Quand on est dans une planification qui produit des résultats qui ne sont visibles que des yeux des personnes chargées de l’implémenter, ce qui peut être considéré ici comme un silence est par ailleurs, l’expression d’une réussite parfaite.

Mais comment comprendre que le phénomène est plus présent sur les réseaux sociaux plutôt que dans l’espace physique ?

Le réseau social tel qui a été conçu, est le parachèvement de l’Etat de Droit Démocratique et Social. Malheureusement, même dans les systèmes démocratiques les plus évolués, le libertinage prend le dessus sur l’autorégulation. Il est difficile que les hommes et les femmes s’autorégulent eux-mêmes s’ils n’ont pas la certitude que leurs représentants en font pareils, dans le sens de la transformation de leur problème en solution.
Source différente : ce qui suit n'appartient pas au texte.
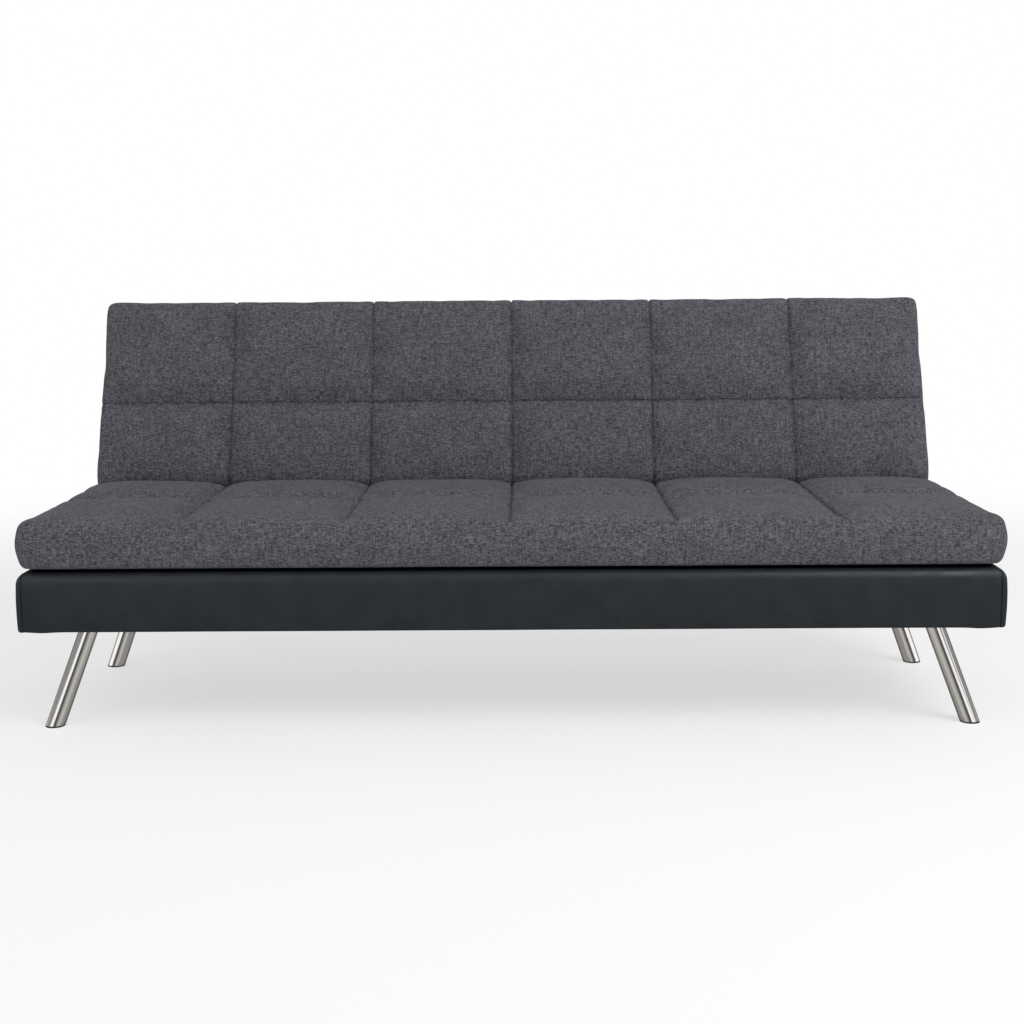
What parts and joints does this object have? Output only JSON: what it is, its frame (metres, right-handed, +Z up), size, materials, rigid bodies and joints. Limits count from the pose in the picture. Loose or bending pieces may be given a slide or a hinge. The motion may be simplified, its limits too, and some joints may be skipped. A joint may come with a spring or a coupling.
{
  "type": "click clack sofa bed",
  "caption": "Three-seat click clack sofa bed with channelled woven pads, a leatherette-wrapped base and splayed chrome legs; the back folds flat.",
  "frame": {"origin": "On the floor, under the middle of the sofa's box, in millimetres in the source and metres here.", "axes": "+X runs along the length, to the right of somebody who faces the sofa; -Y is the front; +Z is up."},
  "size_m": [1.7984, 0.7464, 0.7683],
  "materials": {
    "woven_fabric": "dark grey melange plain weave polyester, matt",
    "leatherette": "black PU leatherette with a fine grain, satin",
    "black_cloth": "black non-woven polypropylene, matt",
    "pine": "planed pine, unfinished",
    "hardboard": "pressed hardboard",
    "black_steel": "black powder-coated steel",
    "zinc_steel": "zinc-plated steel",
    "chrome_tube": "polished chrome plate on steel tube",
    "glide_plastic": "black moulded polypropylene"
  },
  "bodies": {
    "base": {"base_front_rail": "pine", "base_rear_rail": "pine", "base_left_rail": "pine", "base_right_rail": "pine", "base_cross_rail_left": "pine", "base_cross_rail_right": "pine", "base_cover_front": "leatherette", "base_cover_rear": "leatherette", "base_cover_left": "leatherette", "base_cover_right": "leatherette", "base_dust_cloth": "black_cloth", "leg_plate_front_left": "black_steel", "leg_plate_front_right": "black_steel", "leg_plate_rear_left": "black_steel", "leg_plate_rear_right": "black_steel", "leg_front_left": "chrome_tube", "leg_front_right": "chrome_tube", "leg_rear_left": "chrome_tube", "leg_rear_right": "chrome_tube", "leg_glide_front_left": "glide_plastic", "leg_glide_front_right": "glide_plastic", "leg_glide_rear_left": "glide_plastic", "leg_glide_rear_right": "glide_plastic", "base_bracket_left": "black_steel", "base_bracket_right": "black_steel", "pivot_bolt_left": "zinc_steel", "pivot_bolt_right": "zinc_steel"},
    "seat": {"seat_cushion": "woven_fabric", "seat_front_rail": "pine", "seat_rear_rail": "pine", "seat_left_rail": "pine", "seat_right_rail": "pine", "seat_cross_rail_1": "pine", "seat_cross_rail_2": "pine", "seat_cross_rail_3": "pine", "seat_deck": "hardboard", "seat_dust_cloth": "black_cloth", "seat_arm_left": "black_steel", "seat_arm_right": "black_steel", "seat_arm_spacer_left": "black_steel", "seat_arm_spacer_right": "black_steel", "pawl_pin_left": "zinc_steel", "pawl_pin_right": "zinc_steel", "pawl_spring_left": "zinc_steel", "pawl_spring_right": "zinc_steel"},
    "back": {"back_cushion": "woven_fabric", "back_bottom_rail": "pine", "back_top_rail": "pine", "back_left_rail": "pine", "back_right_rail": "pine", "back_cross_rail_1": "pine", "back_cross_rail_2": "pine", "back_cross_rail_3": "pine", "back_deck": "hardboard", "back_dust_cloth": "black_cloth", "back_arm_left": "black_steel", "back_arm_right": "black_steel"},
    "left_latch": {"pawl_left": "zinc_steel"},
    "right_latch": {"pawl_right": "zinc_steel"}
  },
  "joints": [
    {"name": "seat_lift", "type": "hinge", "parent": "base", "child": "seat", "pos_m": [0, 0.17853, 0.343], "axis": [-1, 0, 0], "range_deg": [0, 30]},
    {"name": "back_recline", "type": "hinge", "parent": "seat", "child": "back", "pos_m": [0, 0.17853, 0.343], "axis": [-1, 0, 0], "range_deg": [0, 68]},
    {"name": "latch_left", "type": "hinge", "parent": "seat", "child": "left_latch", "pos_m": [-0.8607, 0.13053, 0.316], "axis": [1, 0, 0], "range_deg": [0, 6.5]},
    {"name": "latch_right", "type": "hinge", "parent": "seat", "child": "right_latch", "pos_m": [0.8607, 0.13053, 0.316], "axis": [1, 0, 0], "range_deg": [0, 6.5]}
  ],
  "couplings": [
    {"joint": "latch_right", "follows": "latch_left", "ratio": 1}
  ]
}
Le réseau social est un exutoire qui permet de se libérer de ses frustrations, de ses peurs, de ses démons aussi. Tant qu’il reste un espace libre pour tous et en particulier pour le sens commun, il donnera toujours l’impression que s’y développent de phénomènes atemporels. Autant la démocratie a affiché les faiblesses de l’Etat-Nation, autant le réseau social appareil comme le parachèvement d’un processus qui permet qu’en commençant à revendiquer son appartenance à un groupe humain, qu’on en finisse par défier naturellement les autres groupes. Les gens se sentent plus libres sur les réseaux sociaux.